Kampf um Reallohnzuwachs. Doch selbst wer bei seinem Chef mit dem Wunsch nach einer Gehaltserhöhung abblitzt, könnte nächstes Jahr trotzdem jeden Monat mehr Geld auf seinem Konto vorfinden. Die Forderungen der Gewerkschaften bei den heurigen Lohnrunden im Herbst gehen nämlich ganz klar in Richtung deutlicher Reallohnzuwächse. In dieser Hinsicht besteht aus Sicht der Arbeitnehmer akuter Nachholbedarf (siehe auch Kasten S. 46). Wirtschaftsforscher halten Gehaltsabschlüsse von bis zu vier Prozent für angemessen.

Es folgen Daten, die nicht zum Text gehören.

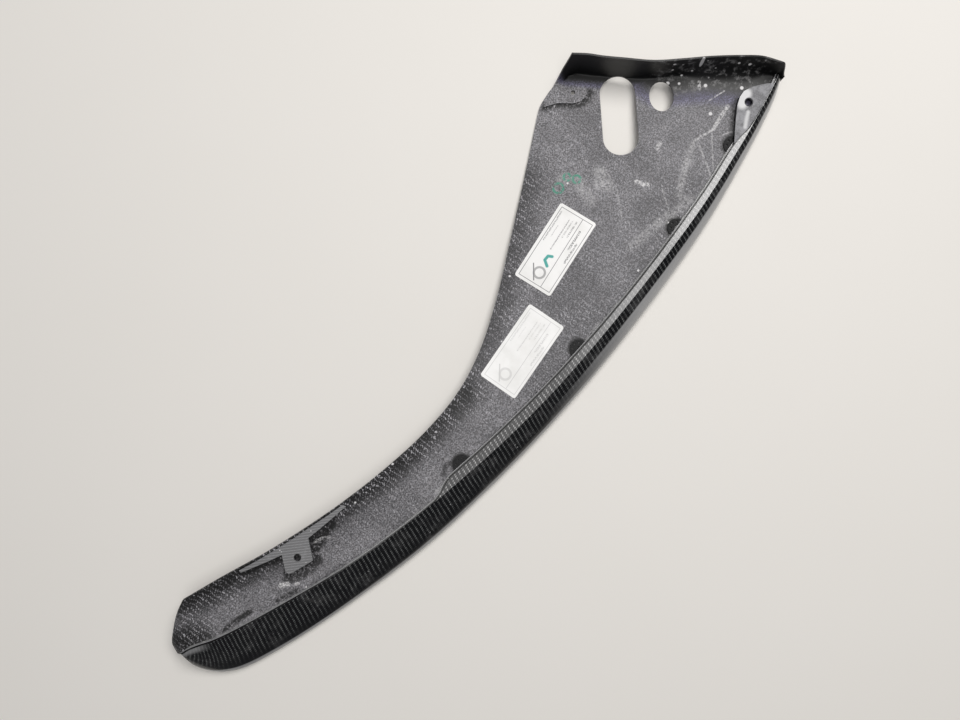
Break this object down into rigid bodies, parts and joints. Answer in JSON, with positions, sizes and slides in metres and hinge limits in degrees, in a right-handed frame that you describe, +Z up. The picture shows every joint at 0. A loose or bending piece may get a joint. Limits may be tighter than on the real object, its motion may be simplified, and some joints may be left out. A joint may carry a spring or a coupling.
{
  "type": "carbon-fibre racing aero panel",
  "caption": "Boomerang-shaped carbon-fibre aero panel: single skin with a hollow bonded leading edge, upturned root end, slotted hole, oval hole, and bonded tail and root brackets.",
  "frame": {"origin": "middle of the footprint's bounding box, on the surface that the panel rests on, inner side up", "axes": "+X from the tail to the root along the panel's length, +Y from the leading edge to the free edge, +Z up out of the panel's inner side"},
  "size_m": [1.0054, 0.2962, 0.0506],
  "materials": {
    "rough_carbon": "bare bag-side carbon laminate, coarse cloth print, satin to matt, dusty",
    "gloss_carbon": "mould-side 2x2 twill carbon under clear gloss resin",
    "bracket_carbon": "flat carbon plate, fine weave, satin",
    "adhesive": "cured grey structural epoxy",
    "sleeve_steel": "black-oxide turned steel",
    "disc_steel": "black-coated perforated steel",
    "label_paper": "white laminated label with pale grey print, no words"
  },
  "bodies": {
    "root": {"outer_skin": "rough_carbon", "nose_shell": "gloss_carbon", "seam_backing_strip": "rough_carbon", "hardpoint_pad": "rough_carbon", "tail_bracket": "bracket_carbon", "tail_bracket_bond": "adhesive", "root_bracket": "gloss_carbon", "root_bracket_bond": "adhesive", "root_bracket_sleeve": "sleeve_steel", "label_upper": "label_paper", "label_lower": "label_paper", "fastener_disc_1": "disc_steel", "fastener_disc_2": "disc_steel", "fastener_disc_3": "disc_steel", "fastener_disc_4": "disc_steel", "foot_bond_1": "adhesive", "foot_bond_2": "adhesive", "foot_bond_3": "adhesive", "foot_bond_4": "adhesive", "foot_bond_5": "adhesive"}
  },
  "joints": []
}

Das dominante Thema der Lohnrunde ist diesmal stimmungsmäßig nämlich nicht die internationale Wettbewerbsfähigkeit der Unternehmen, sondern die Stärkung des Aufschwungs durch Ankurbelung des Konsums. Die Höhe des Abschlusses bleibt jedoch ein Drahtseilakt, wie Ulrich Schuh, Arbeitsmarktexperte des IHS, meint: „Es geht dabei auch um den Erhalt von Arbeitsplätzen.“ Individuelle Gehaltserhöhungen sind dagegen relativ frei von unerwünschten volkswirtschaftlichen Nebenwirkungen.